Bien des Français en auront entendu parler pour la première fois le jour de sa mort : Marthe Robin, décédée le 6 février 1981 dans sa ferme natale de Châteauneuf-de-Galaure (Drôme), était une stigmatisée. Paralysée depuis 1926, elle avait commencé peu après à revivre chaque vendredi la Passion. Aux dires de témoins, le sang des plaies du Christ apparaissait alors sur ses mains, ses pieds, à son côté et sur son front. Ses biographes assurent que, depuis 1940, elle ne se nourrissait que de l'eucharistie quotidienne. Mais on ne pouvait la voir qu'avec l'accord de l'abbé Georges Finet, prêtre détaché à ses côtés vers la fin des années 30 par le cardinal Gerlier. L'Église, d'ailleurs, s'est toujours montrée réservée à propos des stigmatisés (on en a recensé, au long de son histoire, environ 300). Mais les manifestations qui entourent la mort de Marthe Robin montrent assez quel était le rayonnement de cette vieille dame enfermée depuis des décennies dans une chambre obscure. Deux cents prêtres et plusieurs milliers de fidèles participent, le 12 février, à la messe de funérailles célébrée par l'évêque de Valence, Mgr Léon-Didier Marchand, dans le superbe sanctuaire — une des plus belles réalisations de l'art religieux contemporain — construit à Châteauneuf-de-Galaure en 1979 avec l'argent de dizaines de milliers de donateurs.

Mgr Jean-Marie Lustiger

Le 27 février 1981, Mgr Jean-Marie Lustiger, ancien évêque d'Orléans, se rend à la cathédrale Notre-Dame pour y remettre au chapitre des chanoines, selon la tradition, la lettre pontificale qui le fait 139e évêque et 27e archevêque de Paris. Cette nomination fait grand bruit. Le cardinal François Marty, ayant atteint les 75 années qui sont désormais, pour les évêques catholiques, l'âge de la retraite, avait demandé depuis de longs mois au pape de lui trouver un successeur.

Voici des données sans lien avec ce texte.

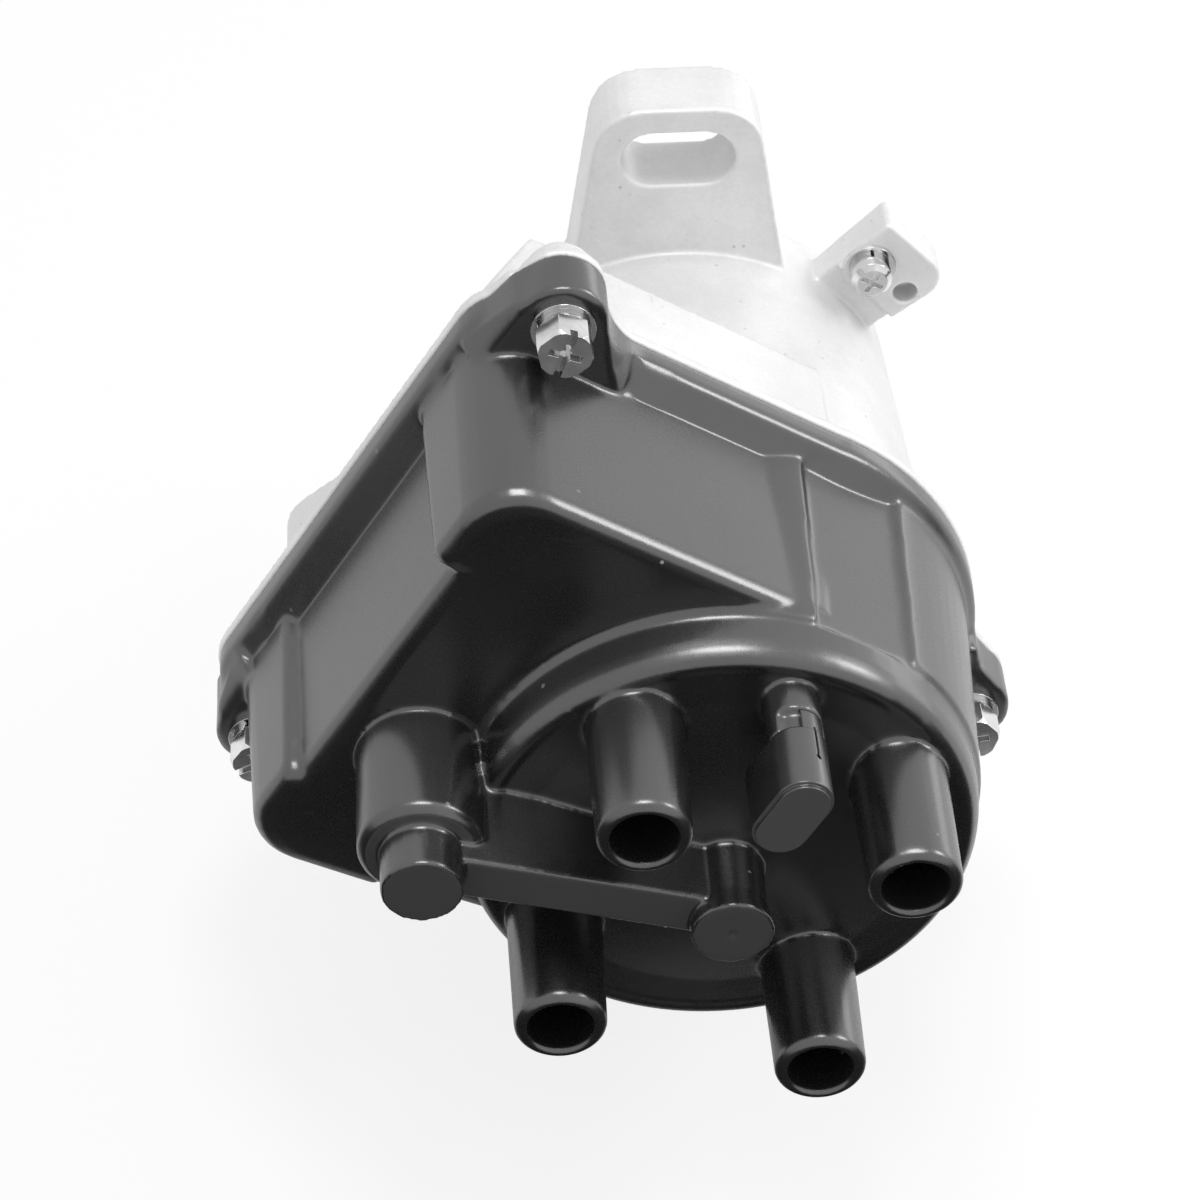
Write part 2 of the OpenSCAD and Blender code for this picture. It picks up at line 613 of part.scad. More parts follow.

Mais Jean-Paul II ne s'était pas pressé. D'abord, parce qu'il éprouvait de vifs sentiments d'amitié et d'estime pour le cardinal, sentiments manifestés encore, le 16 juin 1980, par une lettre chaleureuse à l'occasion du jubilé sacerdotal du prélat. Mais les retards du Vatican pouvaient s'expliquer aussi par la difficulté de l'entreprise : dans l'état actuel de l'Église de France, l'archevêque de Paris, quel qu'il soit, joue un rôle capital. Finalement, le choix du pape s'est donc porté sur un prélat qui, note toute la presse, lui ressemble. Mgr Jean-Marie Lustiger est en effet un homme solide, vigoureux, direct, insistant sur la primauté du spirituel et que l'on peut difficilement classer dans l'une ou l'autre tendance. Surtout, son itinéraire rappelle, par certains traits, celui de Karol Wojtyla. Le nouvel archevêque de Paris est en effet d'origine polonaise ; âgé de 54 ans, il appartient à la même génération que le pape et a été, comme celui-ci, aumônier d'étudiants avant de devenir curé de la paroisse parisienne Sainte-Jeanne-de-Chantal et d'être nommé, par Jean-Paul Il déjà, évêque d'Orléans. L'opinion retient surtout que Mgr Lustiger est d'origine juive et s'est converti au catholicisme à l'âge de 14 ans. « Je suis né juif et je le resterai... La décision de devenir chrétien ne m'est pas apparue comme un reniement, mais comme l'affirmation d'une identité juive assumée dans le christianisme », explique le nouvel archevêque. Et c'est un appel à l'espérance qu'il lance, le 5 mars, à ses diocésains : « Je veux leur dire qu'il faut aimer la vie et montrer beaucoup de force dans cette période difficile où les gens sont parfois tristes et accablés. » Aux Parisiens qui ne sont pas catholiques, il assure que « les chrétiens devraient être des frères pour eux : s'ils ne le sont pas, c'est qu'ils ne sont pas vraiment chrétiens ».

Amérique latine

L'Église intervient de plus en plus souvent pour la protection des droits de l'homme. Au Chili, par exemple, l'évêque de Talca, Mgr Carlos Gonzales, n'hésite pas à prendre une mesure radicale : un décret publié en décembre 1980 excommunie toute personne responsable de la torture, ipso facto, « au moment où celle-ci est commise ». Et il précise que l'on peut considérer comme responsable de la torture : « celui qui la pratique ou qui y participe ; celui qui l'encourage, la sollicite, l'ordonne ; celui qui, pouvant l'empêcher, ne le fait pas ».